*** ENTRIES SHOWN

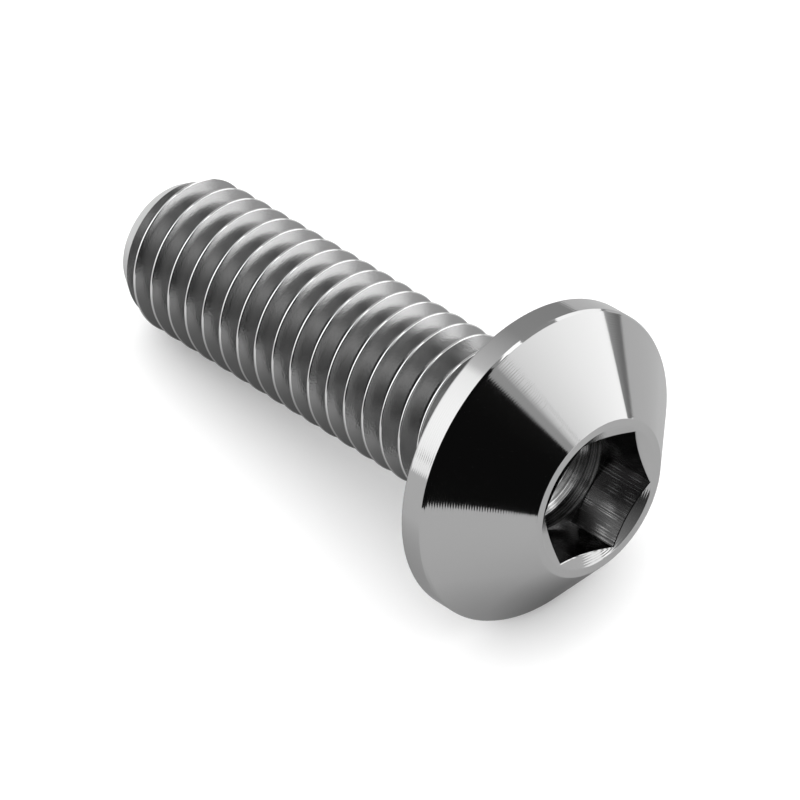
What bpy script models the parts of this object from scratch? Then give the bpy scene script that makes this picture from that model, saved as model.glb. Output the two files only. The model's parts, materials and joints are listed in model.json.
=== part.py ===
"""Tapered-head socket bolt: one turned and threaded piece.

The bolt is made upright, with its axis on Z and the underside of its head at Z = 0: the head above,
the threaded shank below. Angles about the axis start at +X, the side that faces up once it lies down.
It is then laid down as it comes to rest, on the rim of its head and on a crest near the thread's end.
"""

from math import atan2, ceil, cos, pi, radians, sin, sqrt, tan

import bpy
import numpy as np
from mathutils import Matrix

# Metric coarse thread, right-handed, 60 degrees between its flanks
THREAD_DIAMETER = 0.00794
THREAD_PITCH = 0.00125
CREST_FLAT = 0.00016
ROOT_RADIUS = 0.00018
FLANK_ANGLE = radians(30)
FIRST_CREST_BELOW_HEAD = 0.00093  # on the side that faces up

# Shank, from the head down to the end
SHANK_LENGTH = 0.025
NECK_DIAMETER = 0.0071
CREST_END = 0.0018  # under the head, where the crests have run out
GROOVE_END = 0.0023  # under the head, where the grooves have run out
NECK_FILLET = 0.0003
CREST_RUNOUT_ANGLE = radians(45)
GROOVE_RUNOUT_ANGLE = radians(30)
END_FACE_DIAMETER = 0.00616
END_CHAMFER_ANGLE = radians(30)

# Head: a short cylindrical rim, then a cone up to a flat ring round the socket
HEAD_DIAMETER = 0.0158
HEAD_HEIGHT = 0.00475
RIM_HEIGHT = 0.00122
RIM_BEVEL_RISE = 0.00015
RIM_BEVEL_DEPTH = 0.00008
UNDERSIDE_BREAK = 0.0001
TOP_DIAMETER = 0.008

# Socket: countersunk mouth, six broached flats and the drilled hole that they were broached from
HEX_ACROSS_FLATS = 0.006
HEX_DEPTH = 0.00282
HEX_TURN = radians(8.9)
MOUTH_DIAMETER = 0.0072
MOUTH_ANGLE = radians(135)
DRILL_DIAMETER = 0.0059
DRILL_DEPTH = 0.00365
DRILL_POINT_ANGLE = radians(118)

# Cuts run this far past the surface that they leave
OVERRUN = 0.0003

# Facets round one turn, how far round its first facet a sweep starts, and points along each rounded corner
HALF_SHARE = 0.5
THREAD_STEPS = 40
HEAD_STEPS = 80
SOCKET_STEPS = 40
HEX_SIDES = 6
ROOT_POINTS = 4
FILLET_POINTS = 4
SHARP_ANGLE = radians(42)
SETTLING_PASSES = 6

METAL_COLOUR = (0.44, 0.43, 0.42, 1)
METAL_ROUGHNESS = 0.3


def clear_scene():
    for old in list(bpy.data.objects):
        bpy.data.objects.remove(old, do_unlink=True)


def new_object(name, points, faces):
    mesh = bpy.data.meshes.new(name)
    mesh.from_pydata(points, [], faces)
    mesh.validate()
    made = bpy.data.objects.new(name, mesh)
    bpy.context.scene.collection.objects.link(made)
    return made


def helper(made):
    """A shape that only cuts or joins another: it is never rendered."""
    made.hide_render = True
    made.display_type = "WIRE"
    return made


def arc(centre_radius, centre_height, size, start, end, count):
    """Points (radius, height) of a rounded corner in the plane of a turned outline."""
    angles = [start + (end - start) * i / (count - 1) for i in range(count)]
    return [(centre_radius + size * cos(a), centre_height + size * sin(a)) for a in angles]


def turned(name, outline, steps, first_angle=None):
    """A solid of revolution about Z. The outline lists (radius, height) from the bottom of the axis to
    its top, so only its first and last points have no radius. Unless an angle is given, its first edge
    is half a facet round, clear of the thread's own edges."""
    turn = 2 * pi / steps
    start_angle = turn * HALF_SHARE if first_angle is None else first_angle
    points = [(0, 0, outline[0][1])]
    for radius, height in outline[1:-1]:
        for i in range(steps):
            angle = start_angle + i * turn
            points.append((radius * cos(angle), radius * sin(angle), height))
    points.append((0, 0, outline[-1][1]))
    top = len(points) - 1
    rings = len(outline) - 2
    faces = []
    for i in range(steps):
        after = (i + 1) % steps
        faces.append((0, 1 + after, 1 + i))
        for ring in range(rings - 1):
            low = 1 + ring * steps
            high = low + steps
            faces.append((low + i, low + after, high + after, high + i))
        last = 1 + (rings - 1) * steps
        faces.append((last + i, last + after, top))
    return new_object(name, points, faces)


def combine(target, other, operation):
    step = target.modifiers.new(other.name, "BOOLEAN")
    step.operation = operation
    step.solver = "EXACT"
    step.object = other


def thread_profile():
    """One pitch of the thread as (rise, radius), from the lower edge of a crest up to the lower edge of
    the next: the crest, the upper flank, the rounded root and the lower flank of the next crest."""
    crest_radius = THREAD_DIAMETER / 2
    groove_width = THREAD_PITCH - CREST_FLAT
    sharp_depth = groove_width / 2 / tan(FLANK_ANGLE)
    root_centre = crest_radius - sharp_depth + ROOT_RADIUS / sin(FLANK_ANGLE)
    middle = CREST_FLAT / 2 + THREAD_PITCH / 2
    swing = pi / 2 - FLANK_ANGLE
    root = arc(middle, root_centre, ROOT_RADIUS, -pi / 2 - swing, -pi / 2 + swing, ROOT_POINTS)
    return [(0, crest_radius), (CREST_FLAT, crest_radius)] + root


def root_diameter():
    return 2 * min(radius for _, radius in thread_profile())


def threaded_rod(name, low, high):
    """A rod whose whole side is one helical sweep of the thread's profile, from below low to above high.
    Its two ends are closed to the axis, and are trimmed off later. The sweep starts half a facet round,
    so that a crest lies on the middle of a facet and not on a corner."""
    profile = thread_profile()
    count = len(profile)
    crest_height = -FIRST_CREST_BELOW_HEAD - CREST_FLAT / 2
    first_turn = -ceil((crest_height - low) / THREAD_PITCH) - 1
    turns = ceil((high - low) / THREAD_PITCH) + 2
    columns = turns * THREAD_STEPS + 1
    points = []
    for column in range(columns):
        swept_turns = (column + HALF_SHARE) / THREAD_STEPS
        angle = 2 * pi * swept_turns
        base = crest_height + THREAD_PITCH * (first_turn + swept_turns)
        for rise, radius in profile:
            points.append((radius * cos(angle), radius * sin(angle), base + rise))
    faces = []
    for column in range(columns - 1):
        here = column * count
        there = here + count
        for j in range(count - 1):
            faces.append((here + j, there + j, there + j + 1, here + j + 1))
        if column + THREAD_STEPS + 1 < columns:
            above = here + THREAD_STEPS * count
            faces.append((here + count - 1, there + count - 1, above + count, above))
    rim_low = [column * count for column in range(THREAD_STEPS + 1)]
    rim_low += list(range(count - 1, 0, -1))
    first_top = columns - 1 - THREAD_STEPS
    rim_high = [column * count + count - 1 for column in range(first_top, columns)]
    rim_high += [(columns - 1) * count + j for j in range(count - 2, -1, -1)]
    low_middle = len(points)
    points.append((0, 0, points[0][2]))
    high_middle = len(points)
    points.append((0, 0, points[-2][2]))
    for i, corner in enumerate(rim_low):
        faces.append((low_middle, rim_low[(i + 1) % len(rim_low)], corner))
    for i, corner in enumerate(rim_high):
        faces.append((high_middle, corner, rim_high[(i + 1) % len(rim_high)]))
    return new_object(name, points, faces)


def shank_envelope(name):
    """What the rod is trimmed to: the chamfered end below, the fading crests under the head above."""
    end_radius = END_FACE_DIAMETER / 2
    clear_radius = THREAD_DIAMETER / 2 + OVERRUN
    inner_radius = root_diameter() / 2 - OVERRUN
    chamfer_rise = (clear_radius - end_radius) / tan(END_CHAMFER_ANGLE)
    runout_start = -CREST_END - (clear_radius - NECK_DIAMETER / 2) / tan(CREST_RUNOUT_ANGLE)
    runout_end = -CREST_END + (NECK_DIAMETER / 2 - inner_radius) / tan(CREST_RUNOUT_ANGLE)
    outline = [
        (0, -SHANK_LENGTH),
        (end_radius, -SHANK_LENGTH),
        (clear_radius, -SHANK_LENGTH + chamfer_rise),
        (clear_radius, runout_start),
        (inner_radius, runout_end),
        (0, runout_end),
    ]
    return helper(turned(name, outline, HEAD_STEPS))


def head_blank(name):
    """The turned head with the plain neck under it, which also fills the last grooves of the thread."""
    neck_radius = NECK_DIAMETER / 2
    inner_radius = root_diameter() / 2 - OVERRUN
    fill_start = -GROOVE_END - (neck_radius - inner_radius) / tan(GROOVE_RUNOUT_ANGLE)
    head_radius = HEAD_DIAMETER / 2
    fillet = arc(neck_radius + NECK_FILLET, -NECK_FILLET, NECK_FILLET, pi, pi / 2, FILLET_POINTS)
    outline = [
        (0, fill_start),
        (inner_radius, fill_start),
        (neck_radius, -GROOVE_END),
        *fillet,
        (head_radius - UNDERSIDE_BREAK, 0),
        (head_radius, UNDERSIDE_BREAK),
        (head_radius, RIM_HEIGHT),
        (head_radius - RIM_BEVEL_DEPTH, RIM_HEIGHT + RIM_BEVEL_RISE),
        (TOP_DIAMETER / 2, HEAD_HEIGHT),
        (0, HEAD_HEIGHT),
    ]
    return helper(turned(name, outline, HEAD_STEPS))


def socket_mouth(name):
    """The shallow cone that opens the socket, as far past the head's top as every cut runs."""
    slope = tan(MOUTH_ANGLE / 2)
    mouth_radius = MOUTH_DIAMETER / 2
    past = HEAD_HEIGHT + OVERRUN
    outline = [
        (0, HEAD_HEIGHT - mouth_radius / slope),
        (mouth_radius + OVERRUN * slope, past),
        (0, past),
    ]
    return helper(turned(name, outline, HEAD_STEPS))


def socket_hex(name):
    corner_radius = HEX_ACROSS_FLATS / sqrt(3)
    floor = HEAD_HEIGHT - HEX_DEPTH
    past = HEAD_HEIGHT + OVERRUN
    outline = [(0, floor), (corner_radius, floor), (corner_radius, past), (0, past)]
    return helper(turned(name, outline, HEX_SIDES, HEX_TURN))


def socket_drill(name):
    """The drilled hole under the flats, which ends in the cone of the drill's point."""
    radius = DRILL_DIAMETER / 2
    floor = HEAD_HEIGHT - DRILL_DEPTH
    point = floor - radius / tan(DRILL_POINT_ANGLE / 2)
    past = HEAD_HEIGHT - HEX_DEPTH + OVERRUN
    outline = [(0, point), (radius, floor), (radius, past), (0, past)]
    return helper(turned(name, outline, SOCKET_STEPS))


def socket(name):
    """The whole socket as one shape to cut: the broached hexagon with its mouth and its drilled hole."""
    tool = socket_hex(name)
    combine(tool, socket_mouth("socket_mouth"), "UNION")
    combine(tool, socket_drill("socket_drill"), "UNION")
    return tool


def finish_mesh(target):
    """Keeps the combined shape as the object's own mesh, shaded smooth between its real edges."""
    graph = bpy.context.evaluated_depsgraph_get()
    mesh = bpy.data.meshes.new_from_object(target.evaluated_get(graph))
    mesh.name = target.name
    target.modifiers.clear()
    target.data = mesh
    mesh.shade_smooth()
    mesh.set_sharp_from_angle(angle=SHARP_ANGLE)


def metal():
    made = bpy.data.materials.new("turned_metal")
    made.use_nodes = True
    shader = made.node_tree.nodes["Principled BSDF"]
    shader.inputs["Base Color"].default_value = METAL_COLOUR
    shader.inputs["Metallic"].default_value = 1
    shader.inputs["Roughness"].default_value = METAL_ROUGHNESS
    return made


def lying_turn(tilt):
    """Turns the upright bolt so that its axis points along +X and rises by the tilt, +X facing up."""
    return Matrix(
        (
            (-sin(tilt), 0, cos(tilt)),
            (0, -1, 0),
            (cos(tilt), 0, sin(tilt)),
        )
    )


def lay_down(bolt):
    """Rests the bolt on the floor at Z = 0: the tilt at which the lowest point of its head and the
    lowest point of its shank are level, found by joining the two lowest points over and over."""
    count = len(bolt.data.vertices)
    flat = np.empty(3 * count)
    bolt.data.vertices.foreach_get("co", flat)
    up, along = flat[0::3], flat[2::3]
    on_head = along > 0
    tilt = 0
    for _ in range(SETTLING_PASSES):
        height = cos(tilt) * up + sin(tilt) * along
        head = np.where(on_head, height, np.inf).argmin()
        shank = np.where(on_head, np.inf, height).argmin()
        tilt = atan2(up[shank] - up[head], along[head] - along[shank])
    turn = lying_turn(tilt)
    placed = flat.reshape(count, 3) @ np.array(turn).T
    low, high = placed.min(axis=0), placed.max(axis=0)
    middle = (low + high) / 2
    bolt.rotation_euler = turn.to_euler()
    bolt.location = (-middle[0], -middle[1], -low[2])


def build():
    clear_scene()
    bolt = threaded_rod("bolt", -SHANK_LENGTH, -CREST_END)
    combine(bolt, shank_envelope("shank_envelope"), "INTERSECT")
    combine(bolt, head_blank("head_blank"), "UNION")
    combine(bolt, socket("socket"), "DIFFERENCE")
    bpy.context.view_layer.update()
    finish_mesh(bolt)
    bolt.data.materials.append(metal())
    lay_down(bolt)


build()
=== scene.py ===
"""A bolt with a rolled thread, a turned tapered head and a broached hexagon socket, and its studio.

The bolt is one closed surface, made in its own upright frame: its axis on Z, the underside of its head
at Z = 0 and the head above. Angles about the axis start on the side that faces up once the bolt lies
down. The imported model's mounts say where that frame lies in the scene.
"""

import json
from math import atan2, ceil, cos, floor, pi, radians, sin, tan

import bmesh
import bpy
import numpy as np
from bpy.props import FloatProperty, FloatVectorProperty, PointerProperty
from mathutils import Matrix, Vector


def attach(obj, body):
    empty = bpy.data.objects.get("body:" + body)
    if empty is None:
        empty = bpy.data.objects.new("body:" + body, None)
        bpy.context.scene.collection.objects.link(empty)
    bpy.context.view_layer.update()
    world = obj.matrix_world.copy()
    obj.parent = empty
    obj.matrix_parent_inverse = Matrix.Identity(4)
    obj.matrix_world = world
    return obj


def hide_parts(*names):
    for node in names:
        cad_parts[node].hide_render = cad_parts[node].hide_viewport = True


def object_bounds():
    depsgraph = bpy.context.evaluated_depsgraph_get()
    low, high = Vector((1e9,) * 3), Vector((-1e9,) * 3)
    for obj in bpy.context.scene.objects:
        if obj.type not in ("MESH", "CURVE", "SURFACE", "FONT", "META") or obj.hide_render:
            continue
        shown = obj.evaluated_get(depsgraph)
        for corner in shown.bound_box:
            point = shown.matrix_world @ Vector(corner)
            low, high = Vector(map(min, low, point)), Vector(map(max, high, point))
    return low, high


bl_info = {
    "name": "Tapered socket bolt",
    "version": (1, 0, 0),
    "blender": (4, 5, 0),
    "location": "3D View > Sidebar > Bolt",
    "description": "Makes a threaded bolt with a tapered socket head, its metal and a studio stage",
    "category": "Object",
}

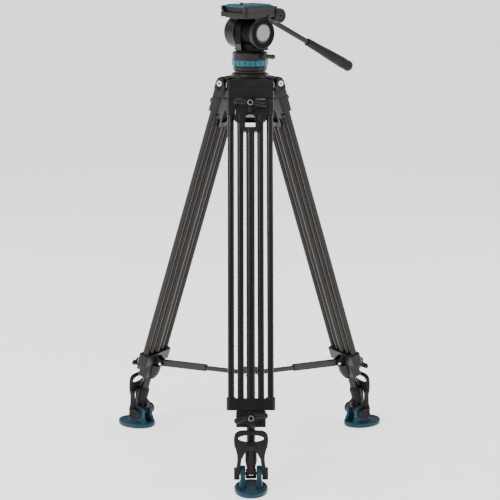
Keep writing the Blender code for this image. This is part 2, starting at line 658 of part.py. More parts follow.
def add_legs(root):
    shapes = {
        "shoulder": shoulder_mesh(),
        "pivot_axle": pivot_axle_mesh(),
        "outer_tubes": tubes_mesh(OUTER_X, -20.4, COLLAR_Z[1] + 5.4, OUTER_TIE_Z),
        "collar": collar_mesh(),
        "middle_bracket": middle_bracket_mesh(),
        "middle_tubes": tubes_mesh(MIDDLE_X, -48.4, BLOCK_Z[1] + 12.4, MIDDLE_TIE_Z),
        "middle_block": middle_block_mesh(),
        "lower_tube": lower_tube_mesh(),
        "foot_boot": foot_boot_mesh(),
        "knob": lock_knob_mesh(),
        "foot_pad": foot_pad_mesh(),
        "foot_strap": foot_strap_mesh(),
        "arm_outer": arm_outer_mesh(),
    }
    for side, azimuth in LEGS.items():
        add_leg(side, azimuth, root, shapes)
    add_part("spreader_hub", hub_mesh(), "cast_black", root, (0, 0, HUB_Z))


def add_crown(root):
    add_part("spider", spider_mesh(), "cast_black", root)
    ball = add_frame("ball_frame", root, (0, 0, BALL_Z), (0, 0, 0))
    add_part("half_ball", half_ball_mesh(), "cast_black", ball)
    add_part("tie_down_knob", tie_down_knob_mesh(), "black_plastic", ball)


def add_head(root):
    head = add_frame("head_frame", root, (0, 0, 0), (0, 0, HEAD_YAW))
    add_part("drag_ring", drag_ring_mesh(), "blue_metal", head)
    add_part("pan_base", pan_base_mesh(), "cast_black", head)
    lever_frame = add_frame("pan_lever_frame", head, (0, 0, 826.5), (0, 0, 3.3))
    add_part("pan_lever", pan_lever_mesh(), "black_plastic", lever_frame, (36.6, 0, 0))

    tilt = add_frame("tilt_frame", head, (0, 0, TILT_Z), (0, 0, 0))
    add_part("tilt_housing", tilt_housing_mesh(), "black_plastic", tilt)
    level = Matrix.Translation((0, 0, -TILT_Z))
    add_part("tilt_cradle", moved(tilt_cradle_mesh(), level), "cast_black", tilt)
    add_part("quick_plate", quick_plate_mesh(), "blue_metal", head)
    add_part("camera_screw", camera_screw_mesh(), "steel", head, (0, -22, 0))
    add_part("plate_knob", plate_knob_mesh(), "black_plastic", head, (0, 46.5, 906))
    add_part("tilt_lock", tilt_lock_mesh(), "black_plastic", head, LOCK_END, (0, 0, LOCK_TURN))

    bar = add_frame("bar_frame", head, BAR_HINGE, (0, 0, 0))
    add_part("pan_bar", pan_bar_mesh(), "tube", bar)
    add_part("grip", grip_mesh(), "rubber", bar, (-6, 0, 0), (-90 - BAR_DROP, 0, 0))


def main():
    clear_scene()
    root = add_frame("tripod", None, (0, AXIS_Y, 0), (0, 0, 0))
    add_crown(root)
    add_legs(root)
    add_head(root)


main()
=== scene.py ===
"""Visual model of a video tripod with a fluid head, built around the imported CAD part.

Lengths are in millimetres in the part's own frames: each leg, foot, arm and the head has a
frame, and add_piece turns a shape into metres and places it in one of them.
"""

import math

import bmesh
import bpy
from mathutils import Matrix, Vector


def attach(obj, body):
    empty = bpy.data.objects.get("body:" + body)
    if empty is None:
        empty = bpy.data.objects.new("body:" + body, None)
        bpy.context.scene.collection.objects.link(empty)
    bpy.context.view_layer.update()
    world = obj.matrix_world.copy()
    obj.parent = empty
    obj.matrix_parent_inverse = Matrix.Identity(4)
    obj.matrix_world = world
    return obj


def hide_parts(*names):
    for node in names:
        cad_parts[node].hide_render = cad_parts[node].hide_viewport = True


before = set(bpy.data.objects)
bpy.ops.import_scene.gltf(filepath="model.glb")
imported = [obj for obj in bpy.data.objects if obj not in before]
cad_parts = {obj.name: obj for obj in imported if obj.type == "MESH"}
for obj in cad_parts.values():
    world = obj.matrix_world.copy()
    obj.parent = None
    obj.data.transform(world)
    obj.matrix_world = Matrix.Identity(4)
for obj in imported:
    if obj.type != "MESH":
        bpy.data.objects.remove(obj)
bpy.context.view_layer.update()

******

> WORK INSTRUCTIONS
Everything from the first line of the records above to the line containing "from math import atan2, ceil, cos, pi, radians, sin, sqrt, tan", inclusive, should be repeated exactly; leave out the rest.

> EXERCISE OUTPUT
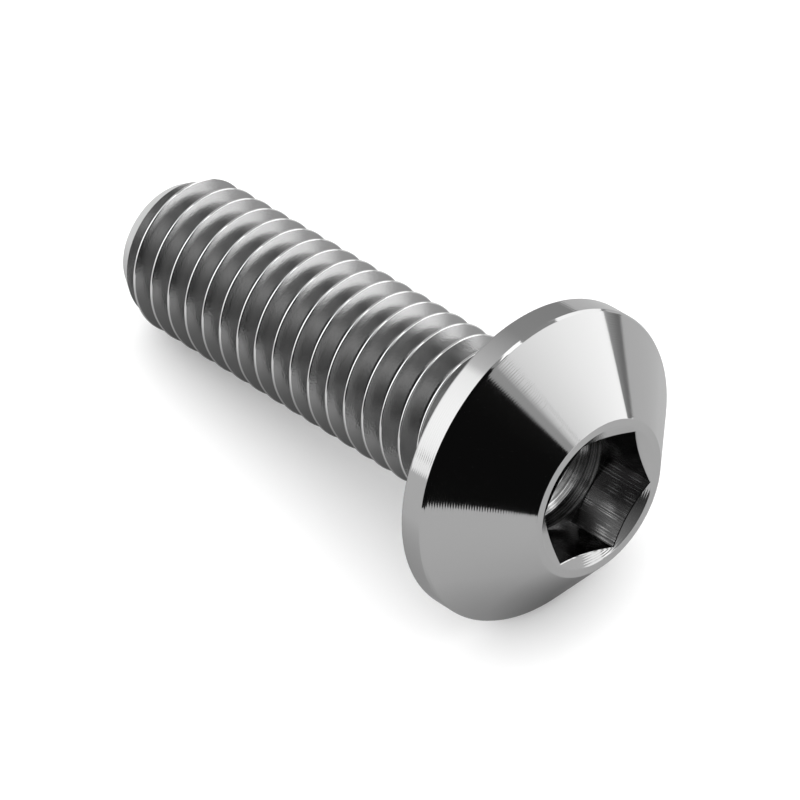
What bpy script models the parts of this object from scratch? Then give the bpy scene script that makes this picture from that model, saved as model.glb. Output the two files only. The model's parts, materials and joints are listed in model.json.
=== part.py ===
"""Tapered-head socket bolt: one turned and threaded piece.

The bolt is made upright, with its axis on Z and the underside of its head at Z = 0: the head above,
the threaded shank below. Angles about the axis start at +X, the side that faces up once it lies down.
It is then laid down as it comes to rest, on the rim of its head and on a crest near the thread's end.
"""

from math import atan2, ceil, cos, pi, radians, sin, sqrt, tan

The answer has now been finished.